駄目な日本語を斬る。いい加減な発言も斬る。文化、科学、芸能、政治、暮しと、目にした物は何でも。文句は過激なくらいがいい。

著名雑誌が相次いで廃刊

2008年09月13日 | Weblog
 著名な雑誌が廃刊になる。販売部数が落ちているからだと言う。8万部でも駄目らしい。雑誌は広告で持っていると聞く。だから、8万部では広告が入らないのか。
 でも、たとえ広告収入が無いとしても、8万部も売れれば元は取れるのではないか、と素人の私は思う。1000円の定価の本は5千部でトントン、との話を聞いた事がある。書店が2割、多分取次が1割、出版社の卸価格は定価の7割だとしよう。1割は原稿料、1割は印刷代として、これで残りは5割。その内の3割が出版社の経費で、最後の2割が利益になる。
 とまあ、知らないから大胆に割り振ってみた。

 1000円×5000=500万円。
 50万円=原稿料
 50万円=印刷代
 150万円=経費
 100万円=利益
 この利益の100万円は無くても出版社は潰れない。
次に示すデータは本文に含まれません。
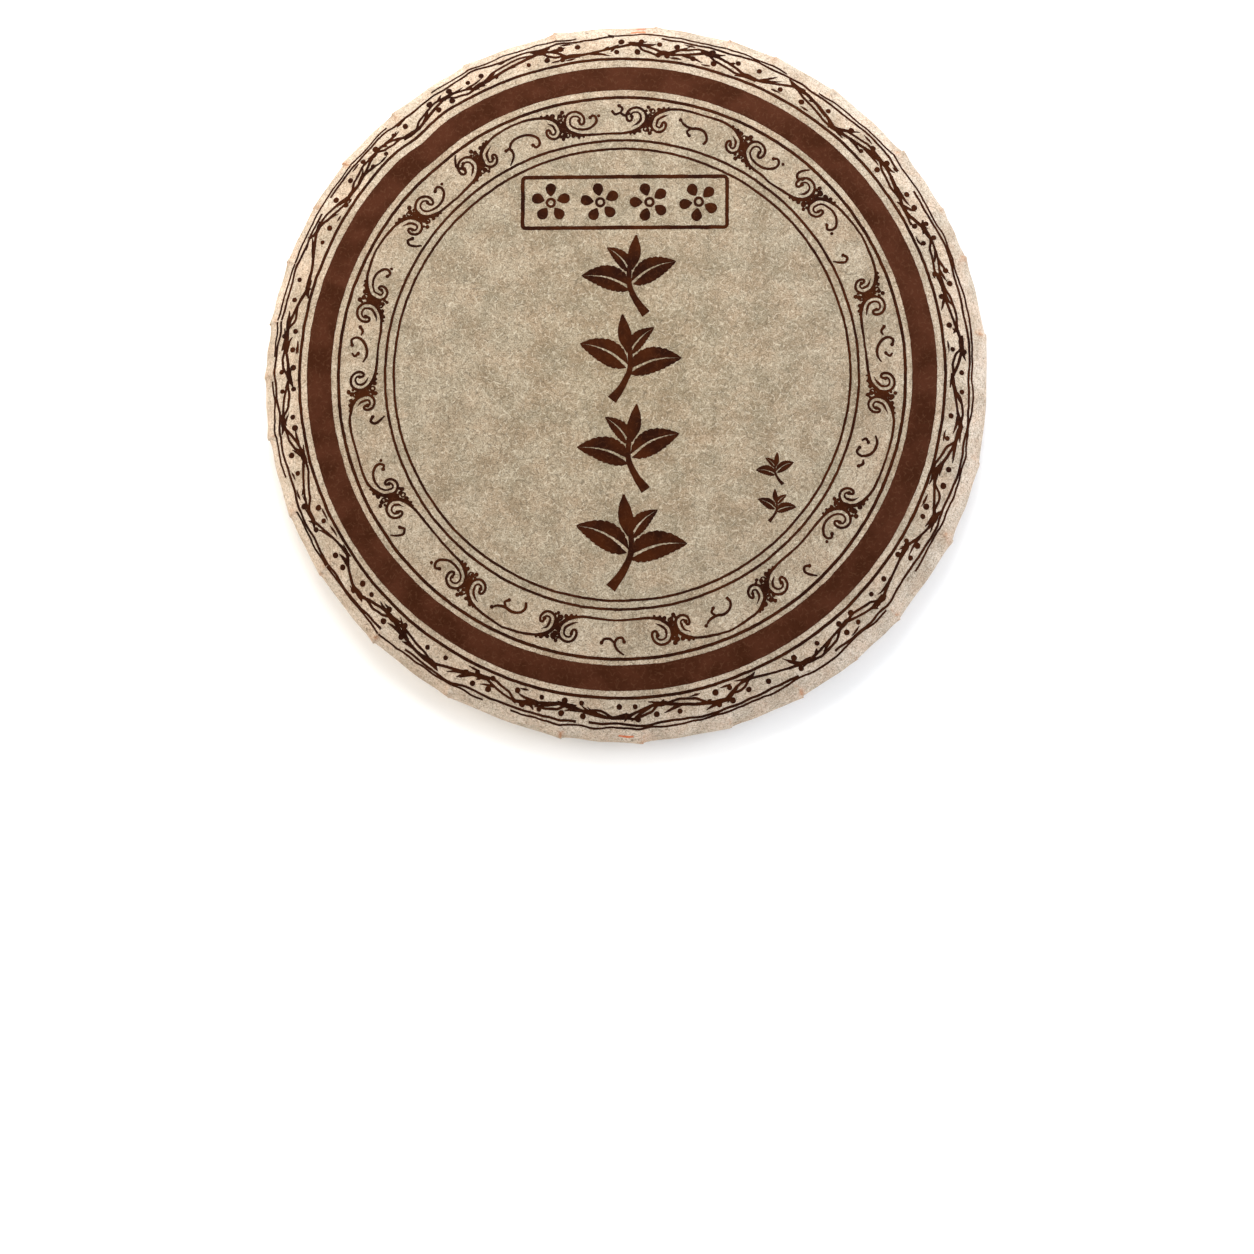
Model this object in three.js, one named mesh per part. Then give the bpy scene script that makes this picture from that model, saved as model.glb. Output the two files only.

経費はきちんと賄われている。もしも、その出版物が世のため人のために出しているのなら、利益は度外視しても良いはずだ。それが出版の意気と言うものだ。
 これを雑誌に置き換えてみる。廃刊になる雑誌は一冊500円はするだろう。2万部売れると仮定しよう。
 500円×20000=1000万円
 原稿料は100万円。著名な執筆者は10人くらいとして一人10万円。まあ、馬鹿高くはないが、安過ぎるとも言えないのではないか。我々庶民から見れば、それでも結構なお値段に思える。
 印刷代にしても、100万円もあれば十分印刷は出来るのではないか。例えば全部をDTPで作るとしよう。編集などの作業は抜きにして、純粋に組版制作だけなら、多分、10万円くらいしか掛からないだろう。実際に私などが下請けで受けるとすれば、そのくらいで御の字である。それだって1ページ単価は500円になる。そして実際にはもっとずっと安いはずだ。
 出版社の経費は300万円。編集者が何人要るのか知らないが、十分にやって行けるはずだ。利益抜きなら、もっと売れなくても採算は取れるだろう。

 と、つまらない、あまり確実でもなさそうな想像を繰り広げてみたが、この世の中は、何でも、あまりにも利益を追い求め過ぎはしないだろうか。特に出版は単なる利益目的の事業ではないはずだ。それこそ、本当に世のため人のためとの高邁な理想を掲げて出発したはずなのだ。
 岩波文庫の「読書子に寄す」には次のようにある。
 世間の一時の投機的なるものと異なり、永遠の事業として吾人は微力を傾倒し、あらゆる犠牲を忍んで今後永久に継続発展せしめ、もって文庫の使命を遺憾なく果たさしめることを期する。

 これは岩波文庫に対しての思い入れではあるが、どの書籍、雑誌にも共通する理念である。ところが、近年は多くの出版社がベストセラーを狙う。内容はともかく、売れさえすれば良い、との方針を打ち出している。まあ、そのようには言わないが、内容を見ればそれは一目瞭然。何でこんないい加減な本が売れるのか、と呆れてしまうが、仕方が無い、それが世の中の情況なのである。
 だからベストセラーが生み出せなくなれば、途端に倒産と相成る。売れなくてもやって行ける力をもっと付けるべきではないのか。利益だの採算だのと言っていれば、庶民なんか、とっくの昔に死んでるよ。
 出版がそうであるから、他の企業の本当にみっともない事よ。特に食品の、何をしてでも儲けるとの根性には、ただただ感心してしまうしか無い。他人の健康を犠牲にしてまで儲けたいとのその思いは一体どこから生まれたのだろう。
 どこかの食品製造メーカーの社長は自社の製品は絶対に使わない、との無責任な噂を耳にしてからは、私はうん、さもありなん、と思って、以後、その会社の製品は一切買っていない。どんなに安売りをしていても買わない。
 そんな事言ったって、あんたの使っている製品だって怪しいもんだ、と言われても仕方が無い。結局、見ぬ物清し、なのである。嫌な世の中になったもんだ。すべて疑心暗鬼じゃないか。自分しか信じられない(家族だって信じられない人間が存在する)、そんな世の中に一体誰がしたんだ。

 こうした場合、歴史を少しずつ戻して見ると分かるのではないか。現・福田総理の前は阿倍さんで、その前は小泉さん、その前はとさかのぼって行くと、
森、小渕、橋本、村山、羽田、細川、宮澤、海部、宇野、竹下、中曽根、大平、福田、三木、田中、佐藤、池田、岸、石橋、鳩山、吉田、芦田、片山、吉田、と戦後初代の内閣総理大臣にまで行き着く。
 うん、あの頃まではまだ良かった、などと言う思いがあるのではないだろうか。そして、そうだ、あの総理大臣の頃からおかしくなったんだ、と思い当たる節があると思う。この連休中に考えてみる価値はあると思う。そしてその答を聞かせてもらえれば、嬉しいのですが。